- _WHAT IS ASKED_: Give back the whole listing exactly as shown.

- _DATASET CONTENT_:
-- BEGIN --

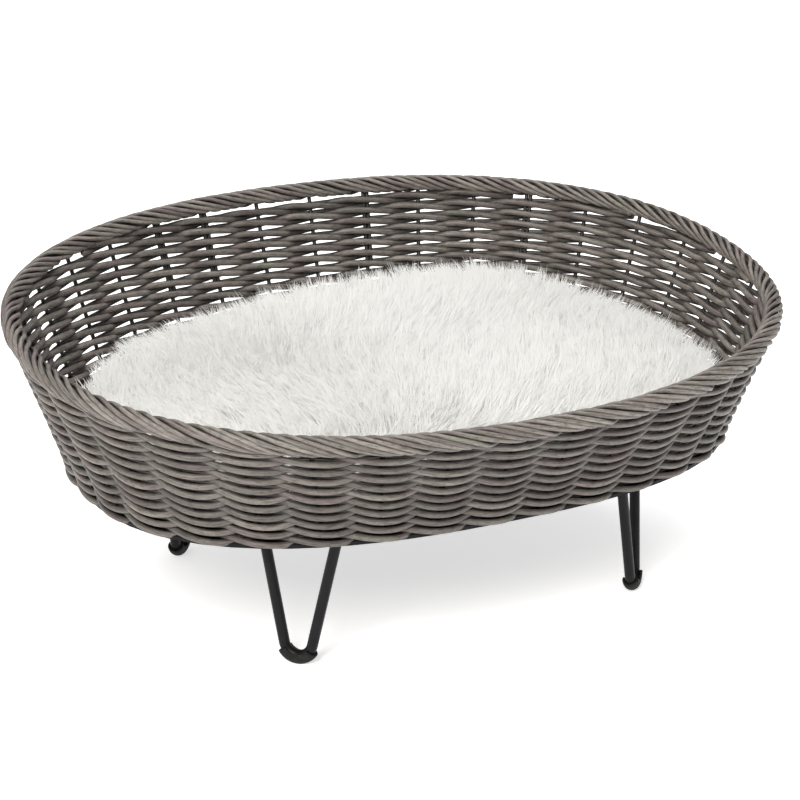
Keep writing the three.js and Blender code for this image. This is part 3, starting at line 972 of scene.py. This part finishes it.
class PETBED_OT_legs(bpy.types.Operator):
    """Bends the steel rods and welds them to their plates"""
    bl_idname = "petbed.legs"
    bl_label = "Legs"

    def execute(self, context):
        sizes = context.scene.pet_legs
        plane = LegPlane(sizes)
        top = sizes.plate_thickness
        inset = top * math.tan(plane.rod_lean)
        left = plane.point(-sizes.rod_spread / 2 + inset, top)
        right = plane.point(sizes.rod_spread / 2 - inset, top)
        angles = np.linspace(-plane.half_bend, plane.half_bend, BEND_POINTS)
        bend = [plane.bend(angle)[0] for angle in angles]
        legs = [blend(left, bend[0], share) for share in np.linspace(0, 0.96, ROD_POINTS)]
        legs += bend
        legs += [blend(bend[-1], right, share) for share in np.linspace(0.04, 1, ROD_POINTS)]
        points, radii = with_round_ends(np.array(legs), 0.0004)
        rod = tubes("rod", [{"points": points, "radii": radii, "closed": False, "tint": 0.5}],
                    sizes.rod_thickness, roundness=6)
        plate = self.plate(sizes)
        beads = [self.bead(sizes, plane, side) for side in (-1, 1)]
        pick(plate)
        for part in (rod, *beads):
            part.select_set(True)
        bpy.ops.object.join()
        leg = settle(bpy.context.object, "leg")
        bpy.ops.object.shade_smooth_by_angle(angle=math.radians(35))
        finish = plain_finish("leg_coating", context.scene.pet_finishes.steel, POWDER_COAT)
        copies_at(leg, leg_places(context), lambda label: f"hairpin_{label}", finish,
                  "leg_steel", lambda label: f"{label}_leg")
        return {"FINISHED"}

    def plate(self, sizes):
        """A flat plate with rounded corners and two screw holes."""
        deselect()
        bpy.ops.mesh.primitive_cube_add(
            size=1, location=(0, 0, -PLATE_GAP - sizes.plate_thickness / 2),
            scale=(sizes.plate_length, sizes.plate_width, sizes.plate_thickness))
        plate = settle(bpy.context.object, "plate")
        select_edges(plate, lambda one, other: abs(one.z - other.z) > sizes.plate_thickness / 2)
        bpy.ops.mesh.bevel(offset=PLATE_CORNER, segments=6, affect="EDGES")
        bpy.ops.object.mode_set(mode="OBJECT")
        for side in (-1, 1):
            deselect()
            bpy.ops.mesh.primitive_cylinder_add(
                vertices=28, radius=SCREW_HOLE_RADIUS, depth=0.02,
                location=(side * sizes.screw_spacing / 2, 0, -0.0015))
            cut_out(plate, bpy.context.object)
        round_edges(plate, 0.0004)
        return plate

    def bead(self, sizes, plane, side):
        """The ring of weld where a rod meets its plate."""
        down = sizes.plate_thickness + 0.0006
        middle = plane.point(side * (sizes.rod_spread / 2 - down * math.tan(plane.rod_lean)), down)
        deselect()
        bpy.ops.mesh.primitive_torus_add(
            location=middle, major_radius=sizes.rod_thickness / 2 + 0.0003, minor_radius=0.0010,
            major_segments=28, minor_segments=8)
        bead = settle(bpy.context.object, "bead")
        rng = random.Random(f"bead {side}")
        for vertex in bead.data.vertices:
            offset = vertex.co - Vector(middle)
            angle = math.atan2(offset.y, offset.x)
            ripple = 0.05 * math.sin(9 * angle + side) + 0.02 * rng.uniform(-1, 1)
            vertex.co = Vector(middle) + offset * (1 + ripple)
        return bead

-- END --

- _SOLUTION FOR THIS TASK_:
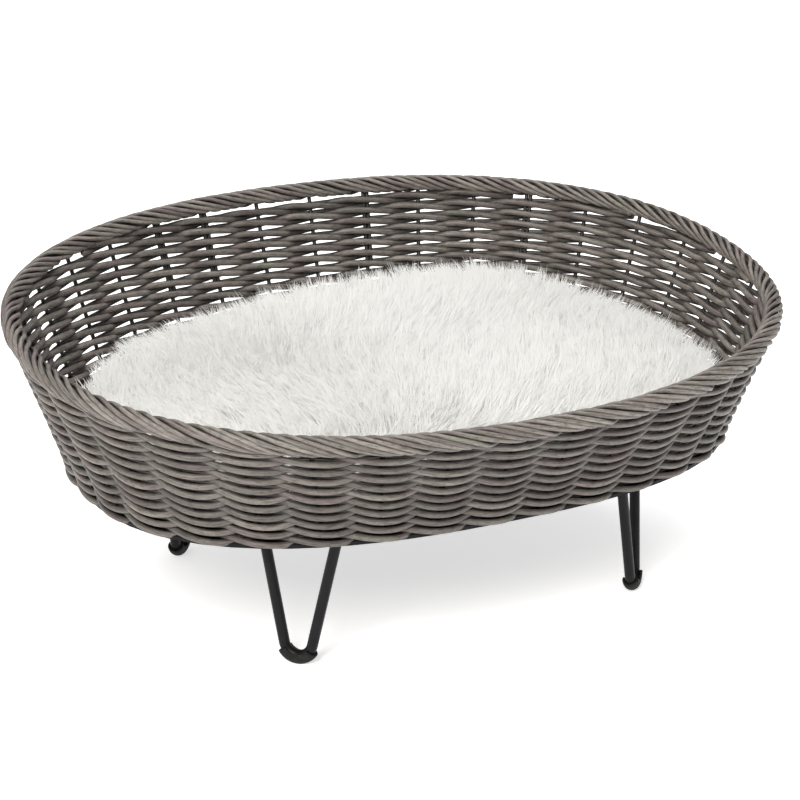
Keep writing the three.js and Blender code for this image. This is part 3, starting at line 972 of scene.py. This part finishes it.
class PETBED_OT_legs(bpy.types.Operator):
    """Bends the steel rods and welds them to their plates"""
    bl_idname = "petbed.legs"
    bl_label = "Legs"

    def execute(self, context):
        sizes = context.scene.pet_legs
        plane = LegPlane(sizes)
        top = sizes.plate_thickness
        inset = top * math.tan(plane.rod_lean)
        left = plane.point(-sizes.rod_spread / 2 + inset, top)
        right = plane.point(sizes.rod_spread / 2 - inset, top)
        angles = np.linspace(-plane.half_bend, plane.half_bend, BEND_POINTS)
        bend = [plane.bend(angle)[0] for angle in angles]
        legs = [blend(left, bend[0], share) for share in np.linspace(0, 0.96, ROD_POINTS)]
        legs += bend
        legs += [blend(bend[-1], right, share) for share in np.linspace(0.04, 1, ROD_POINTS)]
        points, radii = with_round_ends(np.array(legs), 0.0004)
        rod = tubes("rod", [{"points": points, "radii": radii, "closed": False, "tint": 0.5}],
                    sizes.rod_thickness, roundness=6)
        plate = self.plate(sizes)
        beads = [self.bead(sizes, plane, side) for side in (-1, 1)]
        pick(plate)
        for part in (rod, *beads):
            part.select_set(True)
        bpy.ops.object.join()
        leg = settle(bpy.context.object, "leg")
        bpy.ops.object.shade_smooth_by_angle(angle=math.radians(35))
        finish = plain_finish("leg_coating", context.scene.pet_finishes.steel, POWDER_COAT)
        copies_at(leg, leg_places(context), lambda label: f"hairpin_{label}", finish,
                  "leg_steel", lambda label: f"{label}_leg")
        return {"FINISHED"}

    def plate(self, sizes):
        """A flat plate with rounded corners and two screw holes."""
        deselect()
        bpy.ops.mesh.primitive_cube_add(
            size=1, location=(0, 0, -PLATE_GAP - sizes.plate_thickness / 2),
            scale=(sizes.plate_length, sizes.plate_width, sizes.plate_thickness))
        plate = settle(bpy.context.object, "plate")
        select_edges(plate, lambda one, other: abs(one.z - other.z) > sizes.plate_thickness / 2)
        bpy.ops.mesh.bevel(offset=PLATE_CORNER, segments=6, affect="EDGES")
        bpy.ops.object.mode_set(mode="OBJECT")
        for side in (-1, 1):
            deselect()
            bpy.ops.mesh.primitive_cylinder_add(
                vertices=28, radius=SCREW_HOLE_RADIUS, depth=0.02,
                location=(side * sizes.screw_spacing / 2, 0, -0.0015))
            cut_out(plate, bpy.context.object)
        round_edges(plate, 0.0004)
        return plate

    def bead(self, sizes, plane, side):
        """The ring of weld where a rod meets its plate."""
        down = sizes.plate_thickness + 0.0006
        middle = plane.point(side * (sizes.rod_spread / 2 - down * math.tan(plane.rod_lean)), down)
        deselect()
        bpy.ops.mesh.primitive_torus_add(
            location=middle, major_radius=sizes.rod_thickness / 2 + 0.0003, minor_radius=0.0010,
            major_segments=28, minor_segments=8)
        bead = settle(bpy.context.object, "bead")
        rng = random.Random(f"bead {side}")
        for vertex in bead.data.vertices:
            offset = vertex.co - Vector(middle)
            angle = math.atan2(offset.y, offset.x)
            ripple = 0.05 * math.sin(9 * angle + side) + 0.02 * rng.uniform(-1, 1)
            vertex.co = Vector(middle) + offset * (1 + ripple)
        return bead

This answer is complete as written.